What the exercise asks> Count lines holding the string "imported" in the data that follows. Reply with one number only.

Provided data>
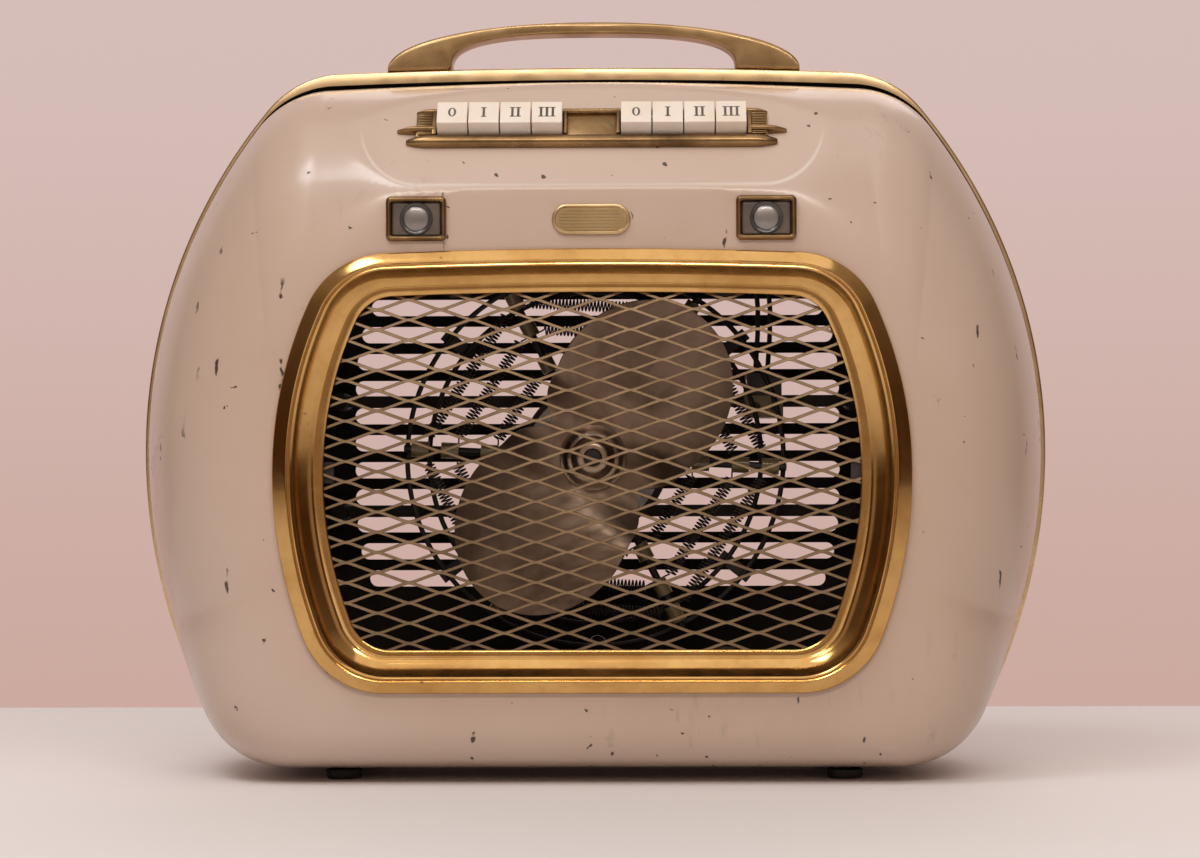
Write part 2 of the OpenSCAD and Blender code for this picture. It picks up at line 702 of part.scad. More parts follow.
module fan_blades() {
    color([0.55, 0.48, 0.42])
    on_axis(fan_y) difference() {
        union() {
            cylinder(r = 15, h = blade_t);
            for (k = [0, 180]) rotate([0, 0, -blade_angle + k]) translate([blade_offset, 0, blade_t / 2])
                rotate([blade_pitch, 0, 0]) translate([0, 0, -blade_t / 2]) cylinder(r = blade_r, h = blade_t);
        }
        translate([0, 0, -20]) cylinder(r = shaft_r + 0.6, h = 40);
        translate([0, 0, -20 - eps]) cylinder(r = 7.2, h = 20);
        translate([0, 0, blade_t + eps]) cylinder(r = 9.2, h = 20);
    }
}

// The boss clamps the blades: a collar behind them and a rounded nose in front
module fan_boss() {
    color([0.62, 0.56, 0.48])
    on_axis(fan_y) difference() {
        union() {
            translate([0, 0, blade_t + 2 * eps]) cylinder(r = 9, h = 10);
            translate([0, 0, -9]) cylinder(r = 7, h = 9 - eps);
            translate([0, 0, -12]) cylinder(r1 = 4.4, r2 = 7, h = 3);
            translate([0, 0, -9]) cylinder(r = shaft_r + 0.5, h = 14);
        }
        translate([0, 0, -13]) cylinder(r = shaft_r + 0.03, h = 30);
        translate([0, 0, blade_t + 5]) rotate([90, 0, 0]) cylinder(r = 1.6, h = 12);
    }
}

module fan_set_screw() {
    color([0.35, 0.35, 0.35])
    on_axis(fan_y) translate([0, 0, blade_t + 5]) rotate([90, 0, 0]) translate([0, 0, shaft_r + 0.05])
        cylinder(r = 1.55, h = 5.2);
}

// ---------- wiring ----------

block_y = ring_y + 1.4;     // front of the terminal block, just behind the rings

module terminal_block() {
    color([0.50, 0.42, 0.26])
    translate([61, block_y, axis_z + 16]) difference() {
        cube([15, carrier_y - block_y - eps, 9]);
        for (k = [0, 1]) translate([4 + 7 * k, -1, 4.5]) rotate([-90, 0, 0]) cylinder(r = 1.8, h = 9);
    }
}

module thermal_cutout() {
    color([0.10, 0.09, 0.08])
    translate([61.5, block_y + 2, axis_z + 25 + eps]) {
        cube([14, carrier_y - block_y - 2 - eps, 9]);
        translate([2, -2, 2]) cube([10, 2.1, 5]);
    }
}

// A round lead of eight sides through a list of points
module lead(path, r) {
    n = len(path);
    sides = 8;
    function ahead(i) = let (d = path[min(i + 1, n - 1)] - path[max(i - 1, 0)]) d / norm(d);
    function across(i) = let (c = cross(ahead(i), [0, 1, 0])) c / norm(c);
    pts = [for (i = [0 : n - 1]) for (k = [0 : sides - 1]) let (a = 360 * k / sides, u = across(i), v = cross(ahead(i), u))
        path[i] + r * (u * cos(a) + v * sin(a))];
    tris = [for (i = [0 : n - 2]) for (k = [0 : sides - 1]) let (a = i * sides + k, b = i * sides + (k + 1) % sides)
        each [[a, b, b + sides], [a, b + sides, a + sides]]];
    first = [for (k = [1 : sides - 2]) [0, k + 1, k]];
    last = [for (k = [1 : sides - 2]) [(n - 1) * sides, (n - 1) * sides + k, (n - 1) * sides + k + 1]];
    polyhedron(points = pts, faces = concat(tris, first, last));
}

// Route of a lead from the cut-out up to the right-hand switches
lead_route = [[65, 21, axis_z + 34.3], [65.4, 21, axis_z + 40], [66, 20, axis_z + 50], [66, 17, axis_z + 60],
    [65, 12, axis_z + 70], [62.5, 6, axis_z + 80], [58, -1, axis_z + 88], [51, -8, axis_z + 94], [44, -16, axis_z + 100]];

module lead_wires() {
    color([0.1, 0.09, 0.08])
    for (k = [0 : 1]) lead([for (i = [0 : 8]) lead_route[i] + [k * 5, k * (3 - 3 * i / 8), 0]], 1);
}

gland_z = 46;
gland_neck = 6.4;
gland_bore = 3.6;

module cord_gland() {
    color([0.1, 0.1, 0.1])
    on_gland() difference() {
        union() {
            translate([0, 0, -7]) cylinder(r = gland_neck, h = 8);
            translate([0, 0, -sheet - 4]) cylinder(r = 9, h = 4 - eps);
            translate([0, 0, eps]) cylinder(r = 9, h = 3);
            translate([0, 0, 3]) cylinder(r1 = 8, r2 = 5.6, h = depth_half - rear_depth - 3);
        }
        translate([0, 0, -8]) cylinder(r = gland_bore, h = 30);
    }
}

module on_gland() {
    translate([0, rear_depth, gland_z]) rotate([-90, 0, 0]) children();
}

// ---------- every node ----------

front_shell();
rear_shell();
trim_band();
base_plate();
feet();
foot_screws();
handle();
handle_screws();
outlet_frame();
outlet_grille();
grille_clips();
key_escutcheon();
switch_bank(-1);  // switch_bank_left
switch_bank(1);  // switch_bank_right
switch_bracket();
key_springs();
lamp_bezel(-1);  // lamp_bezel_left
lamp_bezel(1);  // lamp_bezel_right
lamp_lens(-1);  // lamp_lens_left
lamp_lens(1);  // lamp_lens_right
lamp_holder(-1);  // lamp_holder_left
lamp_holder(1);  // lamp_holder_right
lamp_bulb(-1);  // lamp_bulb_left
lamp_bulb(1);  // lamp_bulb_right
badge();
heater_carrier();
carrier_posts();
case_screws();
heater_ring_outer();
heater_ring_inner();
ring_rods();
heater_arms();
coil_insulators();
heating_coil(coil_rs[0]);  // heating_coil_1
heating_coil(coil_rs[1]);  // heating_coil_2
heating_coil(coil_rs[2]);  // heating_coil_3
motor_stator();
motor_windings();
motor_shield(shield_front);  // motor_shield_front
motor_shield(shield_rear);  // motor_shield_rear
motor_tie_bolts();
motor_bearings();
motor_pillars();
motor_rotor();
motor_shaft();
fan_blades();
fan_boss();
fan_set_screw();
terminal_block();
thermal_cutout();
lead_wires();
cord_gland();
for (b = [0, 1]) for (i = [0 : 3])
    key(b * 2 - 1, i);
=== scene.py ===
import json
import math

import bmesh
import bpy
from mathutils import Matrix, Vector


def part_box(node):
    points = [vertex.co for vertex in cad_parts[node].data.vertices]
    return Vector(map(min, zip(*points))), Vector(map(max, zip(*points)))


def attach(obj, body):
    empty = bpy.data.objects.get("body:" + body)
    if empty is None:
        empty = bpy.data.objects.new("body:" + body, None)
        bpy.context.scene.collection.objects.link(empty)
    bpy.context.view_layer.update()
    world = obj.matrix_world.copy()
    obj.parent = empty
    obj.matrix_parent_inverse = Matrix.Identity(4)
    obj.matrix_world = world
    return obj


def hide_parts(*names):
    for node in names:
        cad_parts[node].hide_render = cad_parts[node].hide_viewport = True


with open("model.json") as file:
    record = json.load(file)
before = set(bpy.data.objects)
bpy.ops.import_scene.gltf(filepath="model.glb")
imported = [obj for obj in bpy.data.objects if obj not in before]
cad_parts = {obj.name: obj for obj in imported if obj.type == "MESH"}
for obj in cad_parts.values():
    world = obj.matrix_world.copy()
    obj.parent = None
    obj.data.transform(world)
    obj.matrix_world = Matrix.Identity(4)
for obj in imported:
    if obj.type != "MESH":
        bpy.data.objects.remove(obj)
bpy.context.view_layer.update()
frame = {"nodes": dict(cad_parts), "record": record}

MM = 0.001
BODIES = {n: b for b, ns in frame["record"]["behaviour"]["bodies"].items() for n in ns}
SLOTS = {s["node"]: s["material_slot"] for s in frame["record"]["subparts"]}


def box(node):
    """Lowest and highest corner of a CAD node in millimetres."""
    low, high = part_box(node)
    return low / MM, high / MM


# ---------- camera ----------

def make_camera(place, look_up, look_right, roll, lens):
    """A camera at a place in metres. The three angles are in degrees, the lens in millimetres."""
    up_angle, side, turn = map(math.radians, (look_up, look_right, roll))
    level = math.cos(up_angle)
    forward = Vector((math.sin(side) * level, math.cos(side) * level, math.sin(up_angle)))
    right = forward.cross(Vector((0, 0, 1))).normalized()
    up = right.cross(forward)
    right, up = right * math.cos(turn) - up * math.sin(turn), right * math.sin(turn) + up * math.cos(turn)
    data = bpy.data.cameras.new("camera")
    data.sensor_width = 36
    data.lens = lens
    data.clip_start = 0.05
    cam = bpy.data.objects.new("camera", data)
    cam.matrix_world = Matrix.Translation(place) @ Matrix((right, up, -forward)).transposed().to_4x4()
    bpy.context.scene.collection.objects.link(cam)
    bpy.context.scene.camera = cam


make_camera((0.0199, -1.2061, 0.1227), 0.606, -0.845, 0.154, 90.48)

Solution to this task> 3